_RECORDED DATA_.
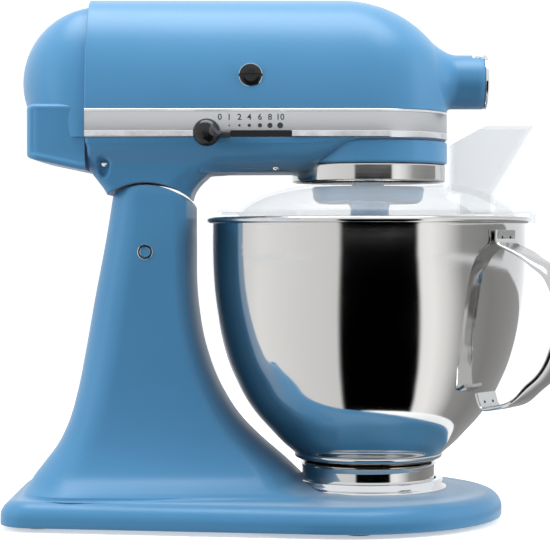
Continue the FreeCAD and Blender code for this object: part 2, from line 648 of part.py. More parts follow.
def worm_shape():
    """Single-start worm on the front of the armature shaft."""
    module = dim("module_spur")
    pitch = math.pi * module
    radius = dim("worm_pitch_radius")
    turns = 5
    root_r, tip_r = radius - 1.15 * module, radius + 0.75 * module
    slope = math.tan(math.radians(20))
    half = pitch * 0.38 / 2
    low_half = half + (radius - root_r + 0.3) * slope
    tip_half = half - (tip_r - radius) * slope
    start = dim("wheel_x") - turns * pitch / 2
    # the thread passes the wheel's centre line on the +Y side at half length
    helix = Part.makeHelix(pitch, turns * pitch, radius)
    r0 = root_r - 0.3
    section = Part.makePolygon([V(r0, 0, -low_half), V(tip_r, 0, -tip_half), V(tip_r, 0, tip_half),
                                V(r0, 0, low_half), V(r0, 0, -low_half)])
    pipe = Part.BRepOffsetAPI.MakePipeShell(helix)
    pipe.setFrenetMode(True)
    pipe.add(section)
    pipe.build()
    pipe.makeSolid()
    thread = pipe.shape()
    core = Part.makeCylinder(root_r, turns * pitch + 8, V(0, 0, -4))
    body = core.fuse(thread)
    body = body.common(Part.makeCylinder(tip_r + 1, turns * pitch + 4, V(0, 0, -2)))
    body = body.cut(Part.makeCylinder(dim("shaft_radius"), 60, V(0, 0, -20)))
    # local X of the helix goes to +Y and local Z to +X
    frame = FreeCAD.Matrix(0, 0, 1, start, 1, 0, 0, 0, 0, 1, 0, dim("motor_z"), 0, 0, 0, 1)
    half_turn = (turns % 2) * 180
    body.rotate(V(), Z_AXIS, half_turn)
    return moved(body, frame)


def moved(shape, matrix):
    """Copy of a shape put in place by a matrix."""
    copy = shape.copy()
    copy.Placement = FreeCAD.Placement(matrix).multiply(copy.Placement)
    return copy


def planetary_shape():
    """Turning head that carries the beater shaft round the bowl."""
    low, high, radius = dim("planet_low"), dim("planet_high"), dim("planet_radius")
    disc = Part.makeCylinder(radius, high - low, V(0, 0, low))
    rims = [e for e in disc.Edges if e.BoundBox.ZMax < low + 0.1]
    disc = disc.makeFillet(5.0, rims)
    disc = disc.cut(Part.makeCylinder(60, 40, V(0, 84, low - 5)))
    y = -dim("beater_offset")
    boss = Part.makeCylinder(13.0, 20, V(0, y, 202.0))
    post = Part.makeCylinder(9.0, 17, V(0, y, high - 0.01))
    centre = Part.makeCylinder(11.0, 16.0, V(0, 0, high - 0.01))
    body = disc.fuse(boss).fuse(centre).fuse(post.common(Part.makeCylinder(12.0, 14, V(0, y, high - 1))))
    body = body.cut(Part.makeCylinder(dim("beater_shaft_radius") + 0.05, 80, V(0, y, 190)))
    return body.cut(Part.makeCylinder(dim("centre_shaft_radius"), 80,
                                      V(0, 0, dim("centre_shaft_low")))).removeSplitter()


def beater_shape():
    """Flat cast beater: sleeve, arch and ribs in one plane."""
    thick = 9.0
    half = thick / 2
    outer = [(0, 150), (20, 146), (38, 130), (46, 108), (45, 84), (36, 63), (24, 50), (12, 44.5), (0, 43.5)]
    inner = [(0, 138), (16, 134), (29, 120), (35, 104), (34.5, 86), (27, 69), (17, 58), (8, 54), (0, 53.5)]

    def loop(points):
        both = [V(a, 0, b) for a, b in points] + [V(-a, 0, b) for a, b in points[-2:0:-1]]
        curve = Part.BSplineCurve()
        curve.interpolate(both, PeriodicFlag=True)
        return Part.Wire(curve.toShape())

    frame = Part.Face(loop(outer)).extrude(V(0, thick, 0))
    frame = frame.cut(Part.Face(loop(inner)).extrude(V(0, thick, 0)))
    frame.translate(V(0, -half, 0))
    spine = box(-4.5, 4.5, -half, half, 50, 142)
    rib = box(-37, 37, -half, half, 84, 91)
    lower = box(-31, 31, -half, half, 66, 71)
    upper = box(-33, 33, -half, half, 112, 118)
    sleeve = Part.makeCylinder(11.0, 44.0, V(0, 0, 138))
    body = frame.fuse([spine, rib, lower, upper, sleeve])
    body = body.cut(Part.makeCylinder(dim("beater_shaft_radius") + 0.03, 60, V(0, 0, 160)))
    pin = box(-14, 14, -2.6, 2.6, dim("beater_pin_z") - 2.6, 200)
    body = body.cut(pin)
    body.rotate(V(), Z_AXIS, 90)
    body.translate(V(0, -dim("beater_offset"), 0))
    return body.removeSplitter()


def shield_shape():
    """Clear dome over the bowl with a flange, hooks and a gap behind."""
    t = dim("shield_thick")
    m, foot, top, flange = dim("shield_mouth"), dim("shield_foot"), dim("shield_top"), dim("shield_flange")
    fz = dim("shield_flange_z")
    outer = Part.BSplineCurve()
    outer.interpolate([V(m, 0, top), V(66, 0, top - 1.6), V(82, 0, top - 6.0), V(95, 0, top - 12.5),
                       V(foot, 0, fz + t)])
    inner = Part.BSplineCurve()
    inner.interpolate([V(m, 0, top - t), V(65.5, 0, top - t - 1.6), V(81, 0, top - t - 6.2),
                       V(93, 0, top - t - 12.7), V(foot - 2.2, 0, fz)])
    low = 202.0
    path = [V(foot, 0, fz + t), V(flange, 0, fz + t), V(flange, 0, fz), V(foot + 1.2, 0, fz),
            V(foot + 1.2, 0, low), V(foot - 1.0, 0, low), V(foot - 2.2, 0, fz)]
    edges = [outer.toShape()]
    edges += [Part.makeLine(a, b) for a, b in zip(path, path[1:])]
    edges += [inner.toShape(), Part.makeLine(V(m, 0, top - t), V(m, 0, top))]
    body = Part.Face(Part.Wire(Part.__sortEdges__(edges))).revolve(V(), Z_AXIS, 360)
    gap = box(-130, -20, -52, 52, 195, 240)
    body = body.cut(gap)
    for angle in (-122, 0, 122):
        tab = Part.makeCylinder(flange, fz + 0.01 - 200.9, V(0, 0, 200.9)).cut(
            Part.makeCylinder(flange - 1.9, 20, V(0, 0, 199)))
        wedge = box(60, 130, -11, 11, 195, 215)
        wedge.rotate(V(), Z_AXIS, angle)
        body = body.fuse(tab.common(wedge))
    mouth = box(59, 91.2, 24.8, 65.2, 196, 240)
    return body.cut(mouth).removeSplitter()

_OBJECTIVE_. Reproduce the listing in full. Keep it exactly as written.

_TASK SOLUTION_.
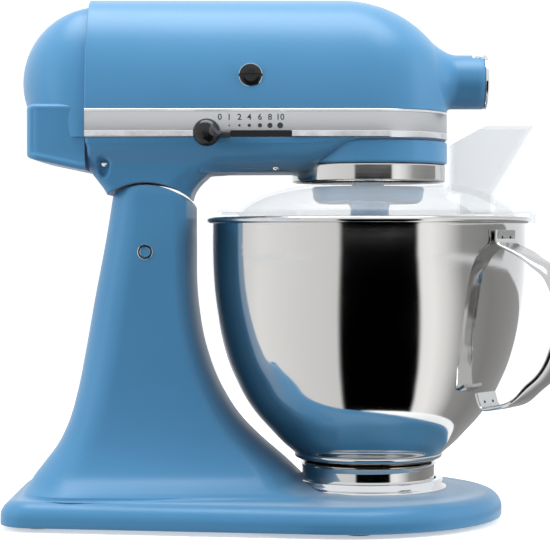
Continue the FreeCAD and Blender code for this object: part 2, from line 648 of part.py. More parts follow.
def worm_shape():
    """Single-start worm on the front of the armature shaft."""
    module = dim("module_spur")
    pitch = math.pi * module
    radius = dim("worm_pitch_radius")
    turns = 5
    root_r, tip_r = radius - 1.15 * module, radius + 0.75 * module
    slope = math.tan(math.radians(20))
    half = pitch * 0.38 / 2
    low_half = half + (radius - root_r + 0.3) * slope
    tip_half = half - (tip_r - radius) * slope
    start = dim("wheel_x") - turns * pitch / 2
    # the thread passes the wheel's centre line on the +Y side at half length
    helix = Part.makeHelix(pitch, turns * pitch, radius)
    r0 = root_r - 0.3
    section = Part.makePolygon([V(r0, 0, -low_half), V(tip_r, 0, -tip_half), V(tip_r, 0, tip_half),
                                V(r0, 0, low_half), V(r0, 0, -low_half)])
    pipe = Part.BRepOffsetAPI.MakePipeShell(helix)
    pipe.setFrenetMode(True)
    pipe.add(section)
    pipe.build()
    pipe.makeSolid()
    thread = pipe.shape()
    core = Part.makeCylinder(root_r, turns * pitch + 8, V(0, 0, -4))
    body = core.fuse(thread)
    body = body.common(Part.makeCylinder(tip_r + 1, turns * pitch + 4, V(0, 0, -2)))
    body = body.cut(Part.makeCylinder(dim("shaft_radius"), 60, V(0, 0, -20)))
    # local X of the helix goes to +Y and local Z to +X
    frame = FreeCAD.Matrix(0, 0, 1, start, 1, 0, 0, 0, 0, 1, 0, dim("motor_z"), 0, 0, 0, 1)
    half_turn = (turns % 2) * 180
    body.rotate(V(), Z_AXIS, half_turn)
    return moved(body, frame)


def moved(shape, matrix):
    """Copy of a shape put in place by a matrix."""
    copy = shape.copy()
    copy.Placement = FreeCAD.Placement(matrix).multiply(copy.Placement)
    return copy


def planetary_shape():
    """Turning head that carries the beater shaft round the bowl."""
    low, high, radius = dim("planet_low"), dim("planet_high"), dim("planet_radius")
    disc = Part.makeCylinder(radius, high - low, V(0, 0, low))
    rims = [e for e in disc.Edges if e.BoundBox.ZMax < low + 0.1]
    disc = disc.makeFillet(5.0, rims)
    disc = disc.cut(Part.makeCylinder(60, 40, V(0, 84, low - 5)))
    y = -dim("beater_offset")
    boss = Part.makeCylinder(13.0, 20, V(0, y, 202.0))
    post = Part.makeCylinder(9.0, 17, V(0, y, high - 0.01))
    centre = Part.makeCylinder(11.0, 16.0, V(0, 0, high - 0.01))
    body = disc.fuse(boss).fuse(centre).fuse(post.common(Part.makeCylinder(12.0, 14, V(0, y, high - 1))))
    body = body.cut(Part.makeCylinder(dim("beater_shaft_radius") + 0.05, 80, V(0, y, 190)))
    return body.cut(Part.makeCylinder(dim("centre_shaft_radius"), 80,
                                      V(0, 0, dim("centre_shaft_low")))).removeSplitter()


def beater_shape():
    """Flat cast beater: sleeve, arch and ribs in one plane."""
    thick = 9.0
    half = thick / 2
    outer = [(0, 150), (20, 146), (38, 130), (46, 108), (45, 84), (36, 63), (24, 50), (12, 44.5), (0, 43.5)]
    inner = [(0, 138), (16, 134), (29, 120), (35, 104), (34.5, 86), (27, 69), (17, 58), (8, 54), (0, 53.5)]

    def loop(points):
        both = [V(a, 0, b) for a, b in points] + [V(-a, 0, b) for a, b in points[-2:0:-1]]
        curve = Part.BSplineCurve()
        curve.interpolate(both, PeriodicFlag=True)
        return Part.Wire(curve.toShape())

    frame = Part.Face(loop(outer)).extrude(V(0, thick, 0))
    frame = frame.cut(Part.Face(loop(inner)).extrude(V(0, thick, 0)))
    frame.translate(V(0, -half, 0))
    spine = box(-4.5, 4.5, -half, half, 50, 142)
    rib = box(-37, 37, -half, half, 84, 91)
    lower = box(-31, 31, -half, half, 66, 71)
    upper = box(-33, 33, -half, half, 112, 118)
    sleeve = Part.makeCylinder(11.0, 44.0, V(0, 0, 138))
    body = frame.fuse([spine, rib, lower, upper, sleeve])
    body = body.cut(Part.makeCylinder(dim("beater_shaft_radius") + 0.03, 60, V(0, 0, 160)))
    pin = box(-14, 14, -2.6, 2.6, dim("beater_pin_z") - 2.6, 200)
    body = body.cut(pin)
    body.rotate(V(), Z_AXIS, 90)
    body.translate(V(0, -dim("beater_offset"), 0))
    return body.removeSplitter()


def shield_shape():
    """Clear dome over the bowl with a flange, hooks and a gap behind."""
    t = dim("shield_thick")
    m, foot, top, flange = dim("shield_mouth"), dim("shield_foot"), dim("shield_top"), dim("shield_flange")
    fz = dim("shield_flange_z")
    outer = Part.BSplineCurve()
    outer.interpolate([V(m, 0, top), V(66, 0, top - 1.6), V(82, 0, top - 6.0), V(95, 0, top - 12.5),
                       V(foot, 0, fz + t)])
    inner = Part.BSplineCurve()
    inner.interpolate([V(m, 0, top - t), V(65.5, 0, top - t - 1.6), V(81, 0, top - t - 6.2),
                       V(93, 0, top - t - 12.7), V(foot - 2.2, 0, fz)])
    low = 202.0
    path = [V(foot, 0, fz + t), V(flange, 0, fz + t), V(flange, 0, fz), V(foot + 1.2, 0, fz),
            V(foot + 1.2, 0, low), V(foot - 1.0, 0, low), V(foot - 2.2, 0, fz)]
    edges = [outer.toShape()]
    edges += [Part.makeLine(a, b) for a, b in zip(path, path[1:])]
    edges += [inner.toShape(), Part.makeLine(V(m, 0, top - t), V(m, 0, top))]
    body = Part.Face(Part.Wire(Part.__sortEdges__(edges))).revolve(V(), Z_AXIS, 360)
    gap = box(-130, -20, -52, 52, 195, 240)
    body = body.cut(gap)
    for angle in (-122, 0, 122):
        tab = Part.makeCylinder(flange, fz + 0.01 - 200.9, V(0, 0, 200.9)).cut(
            Part.makeCylinder(flange - 1.9, 20, V(0, 0, 199)))
        wedge = box(60, 130, -11, 11, 195, 215)
        wedge.rotate(V(), Z_AXIS, angle)
        body = body.fuse(tab.common(wedge))
    mouth = box(59, 91.2, 24.8, 65.2, 196, 240)
    return body.cut(mouth).removeSplitter()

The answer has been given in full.